A friend texted me one morning terrified.
“We just discovered a trash can full of spit-out medication. We’ve been watching our daughter so carefully
since her suicide attempt, I thought she was taking her meds daily, but she’s
tricked us. I don’t even know what to
say or how to approach her.”
My advice: Make the problem your own. Show them the pickle you’re
in. I have had thousands of “awkward
topic” conversations. In fact it is
exactly what I am paid and trained to do over and over and over again each
day. The best way I have found to
discuss difficult topics is to tell the other person your own dilemma. “Son, I
don’t know what to do or think, and I don’t want to make things worse, but I am
freaking out inside because I care about you.
I can’t stop caring about you, and I’m lost as to how to help.”
In my friend’s case, that’s saying something like – “In my parent mind
the medication helped. Six months ago I thought I was going to lose you to
suicide, now for two months you’ve looked happy, so my own mind thinks the
medications are saving your life. But
now, while you are looking good, I find your meds spit-out in the trash. I don’t know what to think or do.

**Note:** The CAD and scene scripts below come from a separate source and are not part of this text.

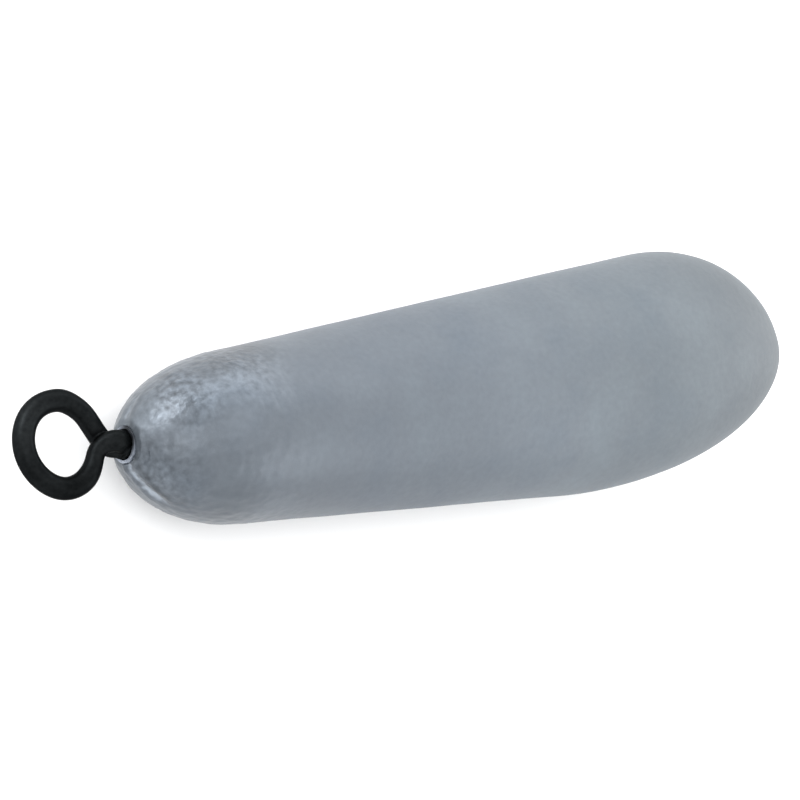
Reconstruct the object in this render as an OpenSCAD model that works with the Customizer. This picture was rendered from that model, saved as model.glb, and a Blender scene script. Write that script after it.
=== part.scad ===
// Swivel casting sinker: an oval, tapered lead with a barrel swivel cast into its round nose.
// The sinker lies on its broad underside. +X runs from the line eye to the heel of the lead,
// +Y across the lead in the plane where the two halves of the mould met, and +Z up.

/* [Lead] */
// Length of the cast lead from nose to heel
lead_l = 59.3; // [54:0.1:66]
// Width of the lead at the heel, along the parting plane of the mould
lead_w = 16.6; // [15:0.1:19]
// Thickness of the lead at the heel, square to the parting plane
lead_h = 13.4; // [12.8:0.1:15]
// Radius of the round nose that holds the swivel
nose_r = 6; // [5.4:0.1:6.4]
// Length over which the nose rounds off
nose_l = 9.5; // [7:0.5:11]
// How far the tip of the nose stands towards the fuller edge
nose_shift = 0.3; // [0:0.05:0.5]
// Length of the shoulder on the fuller edge of the heel
short_shoulder_l = 11; // [8:0.5:14]
// Length of the shoulder on the leaner edge of the heel
long_shoulder_l = 19; // [15:0.5:22]

/* [Swivel seat] */
// How far the swivel sits off the lead's axis at the nose, towards the fuller edge
seat_y = 0.7; // [0.1:0.05:0.9]
// Lean of the swivel from the length of the lead, in degrees
seat_lean = 8.5; // [0:0.5:9.5]

/* [Swivel barrel] */
// Length of the barrel between its two swaged mouths
barrel_l = 8.6; // [7.8:0.2:10]
// Outer diameter of the barrel
barrel_d = 4.4; // [4.2:0.1:4.8]
// Wall of the barrel along its middle
barrel_wall = 0.4; // [0.3:0.05:0.45]
// Wall of the swaged mouth round the shank
mouth_wall = 0.2; // [0.16:0.02:0.3]
// Length of each swaged mouth
mouth_l = 0.7; // [0.5:0.1:0.9]
// Length of the taper between a mouth and the full barrel
taper_l = 0.9; // [0.7:0.1:1.2]
// Depth of the front mouth below the tip of the nose
mouth_depth = 0.1; // [0:0.02:0.16]

/* [Wire eyes] */
// Diameter of the blackened wire
wire_d = 1.5; // [1.3:0.05:1.6]
// Inner diameter of the line eye
eye_inner_d = 4.35; // [4.1:0.05:4.9]
// Distance from the tip of the nose to the middle of the line eye
eye_reach = 4.95; // [4.85:0.05:5.6]
// Distance from the tip of the nose to the place where the two legs cross
cross_reach = 1.7; // [1.5:0.05:1.8]
// How far that crossing stands off the swivel's axis, towards the fuller edge
cross_shift = 0.5; // [0:0.05:0.6]
// How far each leg has risen out of the plane of the eye where it leaves the curve
leg_rise = 0.16; // [0.1:0.02:0.3]
// Turn of the two legs about each other at the mouth, in degrees
leg_turn = 20; // [0:5:45]
// Diameter of the shank that the two legs are pressed into
shank_d = 2.05; // [1.95:0.05:2.2]
// Diameter of the head that holds each shank in the barrel
head_d = 3.3; // [2.9:0.05:3.35]
// Length of that head
head_l = 1.3; // [1:0.1:1.6]
// Inner diameter of the anchor eye inside the lead
anchor_inner_d = 3.2; // [2.6:0.1:3.8]
// Distance from the barrel's rear mouth to the middle of the anchor eye
anchor_reach = 3; // [2.7:0.1:3.6]

/* [Fits] */
// Radial running clearance of the shank in the barrel's mouth
run_gap = 0.06; // [0.03:0.01:0.08]
// Space between the barrel's mouth and the place where the legs join the shank
leg_gap = 0.3; // [0.25:0.05:0.4]
// Height at which each leg passes over the other, before the two are pressed together
leg_pass = 1.1; // [0.95:0.05:1.2]

/* [Smoothness] */
// Sides of each cross-section of the lead, a multiple of four
lead_sides = 56; // [40:4:64]
// How many of those sides lie in one plane, as the flat that the sinker rests on
flat_sides = 3; // [1:2:5]
// Sides of the bent wire
wire_sides = 20; // [16:4:24]

/* [Hidden] */

lead_colour = [0.57, 0.6, 0.64];
barrel_colour = [0.72, 0.73, 0.74];
wire_colour = [0.11, 0.115, 0.12];

nose_steps = 14;
flank_steps = 6;
heel_steps = 18;
arc_steps = 30;
leg_steps = 14;
slope_tries = 12;
revolve_fn = 64;

heel_half_w = lead_w / 2;
heel_half_h = lead_h / 2;
mean_shoulder_l = (short_shoulder_l + long_shoulder_l) / 2;

// Height, over the middle of an ellipse, of the line of slope m that touches it
function touch(length, half, m) = sqrt(pow(length * m, 2) + pow(half, 2));

// Slope of the straight flank that touches the round nose and the elliptic shoulder
function flank_slope(half, shoulder, m = 0, tries = slope_tries) =
    tries < 1 ? m : flank_slope(half, shoulder,
        (touch(shoulder, half, m) - touch(nose_l, nose_r, m)) / (lead_l - shoulder - nose_l), tries - 1);

// Height of that flank's line above the axis at the tip of the nose
function flank_start(m) = touch(nose_l, nose_r, m) - m * nose_l;

// Half breadth of the lead at a station x: round nose, straight flank, elliptic shoulder
function half_at(x, half, shoulder, m) =
    let (nose_end = nose_l - pow(nose_l, 2) * m / touch(nose_l, nose_r, m),
         centre = lead_l - shoulder,
         flank_end = centre - pow(shoulder, 2) * m / touch(shoulder, half, m))
    x < nose_end ? nose_r * sqrt(max(0, 1 - pow((x - nose_l) / nose_l, 2)))
    : x < flank_end ? m * x + flank_start(m)
    : half * sqrt(max(0, 1 - pow((x - centre) / shoulder, 2)));

full_slope = flank_slope(heel_half_w, short_shoulder_l);
lean_slope = flank_slope(heel_half_w, long_shoulder_l);
thick_slope = flank_slope(heel_half_h, mean_shoulder_l);

// Stations along the lead, closer together on the nose and the heel
heel_start = lead_l - long_shoulder_l;
stations = concat(
    [for (i = [1 : nose_steps]) nose_l * (1 - cos(90 * i / nose_steps))],
    [for (i = [1 : flank_steps]) nose_l + (heel_start - nose_l) * i / flank_steps],
    [for (i = [1 : heel_steps - 1]) heel_start + long_shoulder_l * sin(90 * i / heel_steps)]);

// How far the section at a station x stands towards the fuller edge
function shift_at(x) = nose_shift * pow(max(0, 1 - x / nose_l), 2);

// Depth of the flat underside below the axis at a station x
flat_share = cos(180 * flat_sides / lead_sides);
function flat_depth(x) = flat_share * (thick_slope * x + flank_start(thick_slope));

function section(x) =
    let (full = half_at(x, heel_half_w, short_shoulder_l, full_slope),
         lean = half_at(x, heel_half_w, long_shoulder_l, lean_slope),
         thick = half_at(x, heel_half_h, mean_shoulder_l, thick_slope))
    [for (j = [0 : lead_sides - 1])
        let (a = 360 * (j + 0.5) / lead_sides)
        [x, shift_at(x) + (cos(a) > 0 ? full : lean) * cos(a), max(thick * sin(a), -flat_depth(x))]];

// How the sinker lies: its flat underside is level
lie_angle = atan(thick_slope * flat_share);
lie_z = flat_depth(0) * cos(lie_angle);
eye_mid_r = (eye_inner_d + wire_d) / 2;
eye_front = eye_reach * cos(seat_lean) + eye_inner_d / 2 + wire_d;
lie_x = (eye_front - lead_l) / 2 * cos(lie_angle);

barrel_r = barrel_d / 2;
mouth_r = shank_d / 2 + run_gap;
lip_r = mouth_r + mouth_wall;
cavity_r = barrel_r - barrel_wall;
barrel_end = mouth_depth + barrel_l;
head_start = mouth_depth + mouth_l + taper_l;
shank_start = leg_gap - mouth_depth;
anchor_mid_r = (anchor_inner_d + wire_d) / 2;
anchor_shank_end = barrel_end + anchor_reach - anchor_inner_d / 2 - wire_d / 2;

module lay() {
    translate([lie_x, 0, lie_z])
        rotate([0, -lie_angle, 0])
            children();
}

// Places a swivel piece: its own +X runs into the lead from the tip of the nose
module seat() {
    translate([0, seat_y, 0])
        rotate([0, 0, -seat_lean])
            children();
}

// A round piece about the swivel's axis, from [radius, distance] points
module turned(points) {
    rotate([0, 90, 0])
        rotate_extrude($fn = revolve_fn)
            polygon(points);
}

// Outside of the barrel, with its front mouth starting at a given place
module barrel_skin(front) {
    turned([
        [0, front],
        [lip_r, front],
        [lip_r, mouth_depth + mouth_l],
        [barrel_r, head_start],
        [barrel_r, barrel_end - mouth_l - taper_l],
        [lip_r, barrel_end - mouth_l],
        [lip_r, barrel_end],
        [0, barrel_end]]);
}

module barrel_hollow() {
    turned([
        [0, -wire_d],
        [mouth_r, -wire_d],
        [mouth_r, mouth_depth + mouth_l],
        [cavity_r, head_start],
        [cavity_r, barrel_end - mouth_l - taper_l],
        [mouth_r, barrel_end - mouth_l],
        [mouth_r, barrel_end + wire_d],
        [0, barrel_end + wire_d]]);
}

// Shank and head of one eye; its own +X runs from the eye into the barrel
module shank(from, head_from) {
    turned([
        [0, from],
        [shank_d / 2, from],
        [shank_d / 2, head_from],
        [head_d / 2, head_from],
        [head_d / 2, head_from + head_l],
        [0, head_from + head_l]]);
}

module anchor_wire() {
    translate([barrel_end + anchor_reach, 0, 0])
        rotate_extrude($fn = revolve_fn)
            translate([anchor_mid_r, 0])
                circle(d = wire_d, $fn = wire_sides);
}

module lead_skin() {
    rings = len(stations);
    tip = rings * lead_sides;
    heel = tip + 1;
    points = concat(
        [for (x = stations) each section(x)],
        [[0, nose_shift, 0], [lead_l, 0, 0]]);
    function at(i, j) = i * lead_sides + j % lead_sides;
    faces = concat(
        [for (j = [0 : lead_sides - 1]) [tip, at(0, j), at(0, j + 1)]],
        [for (i = [0 : rings - 2], j = [0 : lead_sides - 1]) each [
            [at(i, j), at(i + 1, j), at(i + 1, j + 1)],
            [at(i, j), at(i + 1, j + 1), at(i, j + 1)]]],
        [for (j = [0 : lead_sides - 1]) [heel, at(rings - 1, j + 1), at(rings - 1, j)]]);
    polyhedron(points, faces);
}

module lead_body() {
    color(lead_colour)
        lay()
            difference() {
                lead_skin();
                seat() {
                    barrel_skin(-wire_d);
                    turned([
                        [0, barrel_end],
                        [shank_d / 2, barrel_end],
                        [shank_d / 2, anchor_shank_end],
                        [0, anchor_shank_end]]);
                    anchor_wire();
                }
            }
}

module swivel_barrel() {
    color(barrel_colour)
        lay()
            seat()
                difference() {
                    barrel_skin(mouth_depth);
                    barrel_hollow();
                }
}

module anchor_eye() {
    color(wire_colour)
        lay()
            seat()
                union() {
                    translate([barrel_end + mouth_depth, 0, 0])
                        mirror([1, 0, 0])
                            shank(barrel_end + mouth_depth - anchor_shank_end, head_start);
                    anchor_wire();
                }
}

// Half of the line eye's wire: round the curve from its far side, then over the other leg
// and into the shank. The other half is the same, turned over, with its crossing on the other side.
cross_x = eye_reach - cross_reach;
leg_offset = shank_d / 2 - wire_d / 2;
join = [-shank_start, leg_offset * sin(leg_turn), leg_offset * cos(leg_turn)];
hold_share = 0.35;
join_lead = [-hold_share * cross_reach, 0, leg_pass - leg_offset * cos(leg_turn)];
ease_share = 0.95;

// Angle, from the swivel's axis, at which a leg leaves the curve for the crossing
function leave_angle(cross_y) =
    acos(eye_mid_r / norm([cross_x, cross_y])) - atan2(cross_y, cross_x);

function arc_point(i, leave) =
    let (share = i / arc_steps, a = 180 + (180 - leave) * share)
    [-eye_reach + eye_mid_r * cos(a), eye_mid_r * sin(a), leg_rise * pow(share, 2)];

function leg_point(i, leave, cross_y) =
    let (s = i / leg_steps,
         p0 = arc_point(arc_steps, leave),
         climb = 2 * leg_rise / (eye_mid_r * PI * (180 - leave) / 180),
         reach = sqrt(pow(cross_x, 2) + pow(cross_y, 2) - pow(eye_mid_r, 2)),
         p1 = p0 + ease_share * reach * [sin(leave), cos(leave), climb],
         p2 = join + join_lead)
    pow(1 - s, 3) * p0 + 3 * pow(1 - s, 2) * s * p1 + 3 * (1 - s) * pow(s, 2) * p2 + pow(s, 3) * join;

function wire_path(cross_y) =
    let (leave = leave_angle(cross_y))
    concat(
        [for (i = [0 : arc_steps]) arc_point(i, leave)],
        [for (i = [1 : leg_steps]) leg_point(i, leave, cross_y)]);

module bent_half(cross_y) {
    path = wire_path(cross_y);
    last = len(path) - 1;
    function heading(i) =
        i == 0 ? [0, -1, 0]
        : i == last ? [1, 0, 0]
        : (path[i + 1] - path[i - 1]) / norm(path[i + 1] - path[i - 1]);
    function side(i) = cross(heading(i), [0, 0, 1]) / norm(cross(heading(i), [0, 0, 1]));
    first_mid = (last + 1) * wire_sides;
    last_mid = first_mid + 1;
    points = concat(
        [for (i = [0 : last], j = [0 : wire_sides - 1])
            let (a = 360 * (j + 0.5) / wire_sides, s = side(i))
            path[i] + wire_d / 2 * (cos(a) * s + sin(a) * cross(heading(i), s))],
        [path[0], path[last]]);
    function at(i, j) = i * wire_sides + j % wire_sides;
    faces = concat(
        [for (j = [0 : wire_sides - 1]) [first_mid, at(0, j), at(0, j + 1)]],
        [for (i = [0 : last - 1], j = [0 : wire_sides - 1]) each [
            [at(i, j), at(i + 1, j), at(i + 1, j + 1)],
            [at(i, j), at(i + 1, j + 1), at(i, j + 1)]]],
        [for (j = [0 : wire_sides - 1]) [last_mid, at(last, j + 1), at(last, j)]]);
    polyhedron(points, faces);
}

module line_eye() {
    color(wire_colour)
        lay()
            seat()
                union() {
                    bent_half(cross_shift);
                    rotate([180, 0, 0])
                        bent_half(-cross_shift);
                    shank(-shank_start, head_start);
                }
}

lead_body();
swivel_barrel();
anchor_eye();
line_eye();
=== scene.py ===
import math

import bpy
from mathutils import Matrix, Vector, noise


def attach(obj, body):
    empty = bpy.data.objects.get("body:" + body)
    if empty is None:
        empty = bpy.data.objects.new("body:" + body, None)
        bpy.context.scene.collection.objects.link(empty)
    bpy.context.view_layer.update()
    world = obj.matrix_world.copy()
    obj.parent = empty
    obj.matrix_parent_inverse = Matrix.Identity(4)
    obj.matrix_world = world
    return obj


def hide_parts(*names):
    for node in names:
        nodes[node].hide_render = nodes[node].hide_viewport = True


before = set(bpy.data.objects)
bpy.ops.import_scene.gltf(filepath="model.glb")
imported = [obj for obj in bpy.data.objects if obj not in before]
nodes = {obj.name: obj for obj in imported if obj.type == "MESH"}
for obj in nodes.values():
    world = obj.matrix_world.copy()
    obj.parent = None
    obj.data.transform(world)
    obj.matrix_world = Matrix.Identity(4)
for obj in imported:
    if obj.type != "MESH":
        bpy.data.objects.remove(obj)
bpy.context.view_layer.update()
mm = 0.001
print("frame loaded")


# In the dictionaries, sizes and places are in millimetres and angles in degrees. Only what
# a node takes as it stands is in metres.
def fade(value, start, end):
    # Falls smoothly from 1 at the start to 0 at the end
    share = min(1, max(0, (value - start) / (end - start)))
    return 1 - share * share * (3 - 2 * share)


def bell(value, middle, reach):
    return math.exp(-((value - middle) / reach) ** 2)


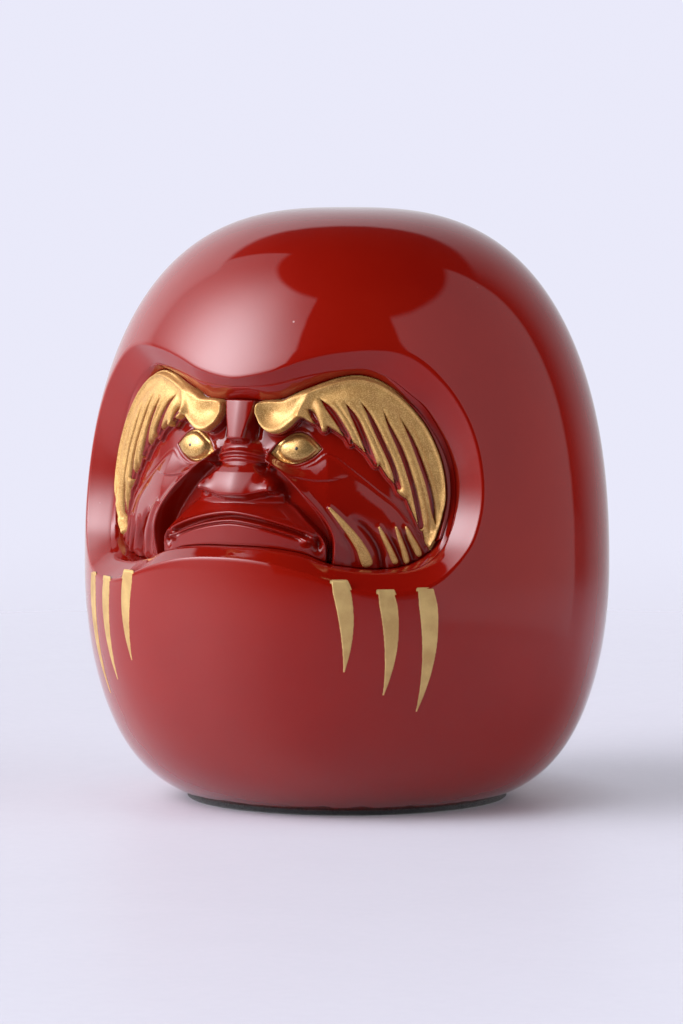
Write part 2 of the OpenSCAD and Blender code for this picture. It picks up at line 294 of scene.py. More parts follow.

I don’t know if I should be happy because you are doing awesome without
meds, or ask you to take them, or if I take you to the doctor, or if I ignore
the spit out pills and just act like it didn’t happen? It’s not the pills I
care about, it’s you. I have to know you’re okay, or if you’re not, that I can
help you without doing something you hate.
What should I do?”
CONVERSATION KEY: You make the dilemma your own. Ask the person you are worried about to help you.